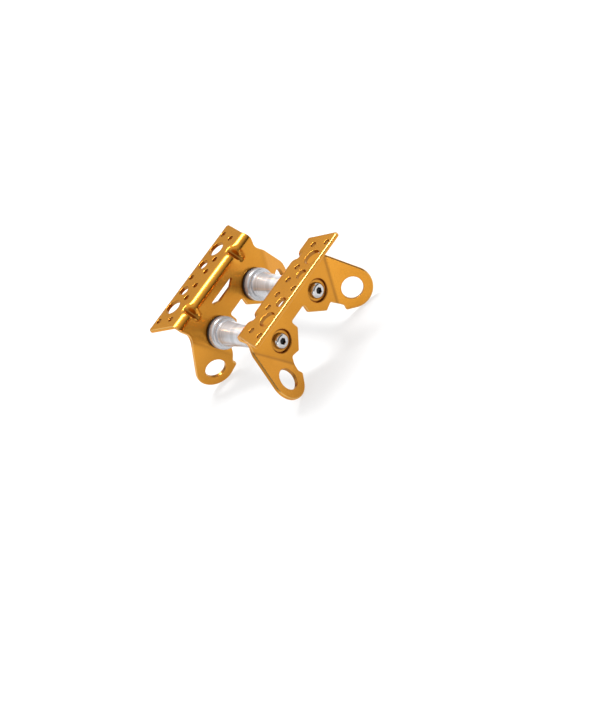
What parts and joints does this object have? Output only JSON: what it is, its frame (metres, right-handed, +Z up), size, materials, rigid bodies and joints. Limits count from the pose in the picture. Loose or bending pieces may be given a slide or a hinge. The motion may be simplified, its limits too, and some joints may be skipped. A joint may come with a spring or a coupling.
{
  "type": "rope edge roller",
  "caption": "Edge roller for rope work: bent perforated side plates with lug holes hold grooved rollers on sealed ball bearings, so a rope runs over an edge.",
  "frame": {"origin": "on the ground under the middle of the frame, with the lugs' lowest points at Z = 0", "axes": "+X along the rope's run, +Y along the axles to the right side plate, +Z up, away from the edge"},
  "size_m": [0.1318, 0.1552, 0.0766],
  "materials": {
    "gold_aluminium": "satin gold anodised",
    "turned_aluminium": "bright turned",
    "axle_steel": "ground",
    "stainless_steel": "polished",
    "bearing_steel": "ground and polished",
    "shield_steel": "pressed",
    "black_polymer": "matt black acetal",
    "cage_polymer": "natural nylon"
  },
  "bodies": {
    "frame": {"right_side_plate": "gold_aluminium", "left_side_plate": "gold_aluminium", "front_axle": "axle_steel", "rear_axle": "axle_steel", "front_right_screw": "stainless_steel", "front_right_side_washer": "black_polymer", "front_right_shim": "axle_steel", "front_right_inner_ring": "bearing_steel", "front_left_screw": "stainless_steel", "front_left_side_washer": "black_polymer", "front_left_shim": "axle_steel", "front_left_inner_ring": "bearing_steel", "rear_right_screw": "stainless_steel", "rear_right_side_washer": "black_polymer", "rear_right_shim": "axle_steel", "rear_right_inner_ring": "bearing_steel", "rear_left_screw": "stainless_steel", "rear_left_side_washer": "black_polymer", "rear_left_shim": "axle_steel", "rear_left_inner_ring": "bearing_steel"},
    "front_roller": {"front_roller": "turned_aluminium", "front_right_outer_ring": "bearing_steel", "front_right_shields": "shield_steel", "front_left_outer_ring": "bearing_steel", "front_left_shields": "shield_steel"},
    "rear_roller": {"rear_roller": "turned_aluminium", "rear_right_outer_ring": "bearing_steel", "rear_right_shields": "shield_steel", "rear_left_outer_ring": "bearing_steel", "rear_left_shields": "shield_steel"},
    "front_right_cage": {"front_right_cage": "cage_polymer", "front_right_balls": "bearing_steel"},
    "front_left_cage": {"front_left_cage": "cage_polymer", "front_left_balls": "bearing_steel"},
    "rear_right_cage": {"rear_right_cage": "cage_polymer", "rear_right_balls": "bearing_steel"},
    "rear_left_cage": {"rear_left_cage": "cage_polymer", "rear_left_balls": "bearing_steel"}
  },
  "joints": [
    {"name": "front_roller_turn", "type": "hinge", "parent": "frame", "child": "front_roller", "pos_m": [0.027, 0, 0.03905], "axis": [0, 1, 0], "continuous": true},
    {"name": "front_right_cage_turn", "type": "hinge", "parent": "frame", "child": "front_right_cage", "pos_m": [0.027, 0.0367, 0.03905], "axis": [0, 1, 0], "continuous": true},
    {"name": "front_left_cage_turn", "type": "hinge", "parent": "frame", "child": "front_left_cage", "pos_m": [0.027, -0.0367, 0.03905], "axis": [0, 1, 0], "continuous": true},
    {"name": "rear_roller_turn", "type": "hinge", "parent": "frame", "child": "rear_roller", "pos_m": [-0.027, 0, 0.03905], "axis": [0, 1, 0], "continuous": true},
    {"name": "rear_right_cage_turn", "type": "hinge", "parent": "frame", "child": "rear_right_cage", "pos_m": [-0.027, 0.0367, 0.03905], "axis": [0, 1, 0], "continuous": true},
    {"name": "rear_left_cage_turn", "type": "hinge", "parent": "frame", "child": "rear_left_cage", "pos_m": [-0.027, -0.0367, 0.03905], "axis": [0, 1, 0], "continuous": true}
  ],
  "couplings": [
    {"joint": "front_right_cage_turn", "follows": "front_roller_turn", "ratio": 0.5842},
    {"joint": "front_left_cage_turn", "follows": "front_roller_turn", "ratio": 0.5842},
    {"joint": "rear_right_cage_turn", "follows": "rear_roller_turn", "ratio": 0.5842},
    {"joint": "rear_left_cage_turn", "follows": "rear_roller_turn", "ratio": 0.5842}
  ]
}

★ ★ ★ ★ ★

→ **Your instructions**
Copy out the material above in its entirety. Every detail must match.

→ **Output**
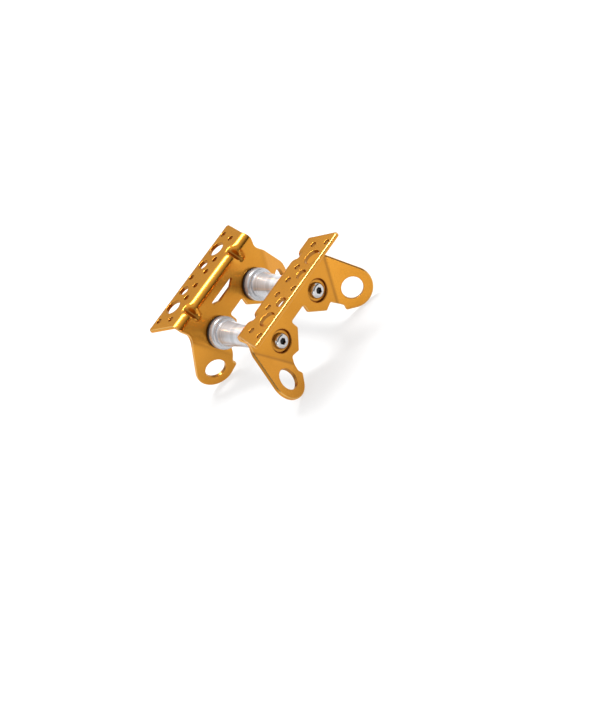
What parts and joints does this object have? Output only JSON: what it is, its frame (metres, right-handed, +Z up), size, materials, rigid bodies and joints. Limits count from the pose in the picture. Loose or bending pieces may be given a slide or a hinge. The motion may be simplified, its limits too, and some joints may be skipped. A joint may come with a spring or a coupling.
{
  "type": "rope edge roller",
  "caption": "Edge roller for rope work: bent perforated side plates with lug holes hold grooved rollers on sealed ball bearings, so a rope runs over an edge.",
  "frame": {"origin": "on the ground under the middle of the frame, with the lugs' lowest points at Z = 0", "axes": "+X along the rope's run, +Y along the axles to the right side plate, +Z up, away from the edge"},
  "size_m": [0.1318, 0.1552, 0.0766],
  "materials": {
    "gold_aluminium": "satin gold anodised",
    "turned_aluminium": "bright turned",
    "axle_steel": "ground",
    "stainless_steel": "polished",
    "bearing_steel": "ground and polished",
    "shield_steel": "pressed",
    "black_polymer": "matt black acetal",
    "cage_polymer": "natural nylon"
  },
  "bodies": {
    "frame": {"right_side_plate": "gold_aluminium", "left_side_plate": "gold_aluminium", "front_axle": "axle_steel", "rear_axle": "axle_steel", "front_right_screw": "stainless_steel", "front_right_side_washer": "black_polymer", "front_right_shim": "axle_steel", "front_right_inner_ring": "bearing_steel", "front_left_screw": "stainless_steel", "front_left_side_washer": "black_polymer", "front_left_shim": "axle_steel", "front_left_inner_ring": "bearing_steel", "rear_right_screw": "stainless_steel", "rear_right_side_washer": "black_polymer", "rear_right_shim": "axle_steel", "rear_right_inner_ring": "bearing_steel", "rear_left_screw": "stainless_steel", "rear_left_side_washer": "black_polymer", "rear_left_shim": "axle_steel", "rear_left_inner_ring": "bearing_steel"},
    "front_roller": {"front_roller": "turned_aluminium", "front_right_outer_ring": "bearing_steel", "front_right_shields": "shield_steel", "front_left_outer_ring": "bearing_steel", "front_left_shields": "shield_steel"},
    "rear_roller": {"rear_roller": "turned_aluminium", "rear_right_outer_ring": "bearing_steel", "rear_right_shields": "shield_steel", "rear_left_outer_ring": "bearing_steel", "rear_left_shields": "shield_steel"},
    "front_right_cage": {"front_right_cage": "cage_polymer", "front_right_balls": "bearing_steel"},
    "front_left_cage": {"front_left_cage": "cage_polymer", "front_left_balls": "bearing_steel"},
    "rear_right_cage": {"rear_right_cage": "cage_polymer", "rear_right_balls": "bearing_steel"},
    "rear_left_cage": {"rear_left_cage": "cage_polymer", "rear_left_balls": "bearing_steel"}
  },
  "joints": [
    {"name": "front_roller_turn", "type": "hinge", "parent": "frame", "child": "front_roller", "pos_m": [0.027, 0, 0.03905], "axis": [0, 1, 0], "continuous": true},
    {"name": "front_right_cage_turn", "type": "hinge", "parent": "frame", "child": "front_right_cage", "pos_m": [0.027, 0.0367, 0.03905], "axis": [0, 1, 0], "continuous": true},
    {"name": "front_left_cage_turn", "type": "hinge", "parent": "frame", "child": "front_left_cage", "pos_m": [0.027, -0.0367, 0.03905], "axis": [0, 1, 0], "continuous": true},
    {"name": "rear_roller_turn", "type": "hinge", "parent": "frame", "child": "rear_roller", "pos_m": [-0.027, 0, 0.03905], "axis": [0, 1, 0], "continuous": true},
    {"name": "rear_right_cage_turn", "type": "hinge", "parent": "frame", "child": "rear_right_cage", "pos_m": [-0.027, 0.0367, 0.03905], "axis": [0, 1, 0], "continuous": true},
    {"name": "rear_left_cage_turn", "type": "hinge", "parent": "frame", "child": "rear_left_cage", "pos_m": [-0.027, -0.0367, 0.03905], "axis": [0, 1, 0], "continuous": true}
  ],
  "couplings": [
    {"joint": "front_right_cage_turn", "follows": "front_roller_turn", "ratio": 0.5842},
    {"joint": "front_left_cage_turn", "follows": "front_roller_turn", "ratio": 0.5842},
    {"joint": "rear_right_cage_turn", "follows": "rear_roller_turn", "ratio": 0.5842},
    {"joint": "rear_left_cage_turn", "follows": "rear_roller_turn", "ratio": 0.5842}
  ]
}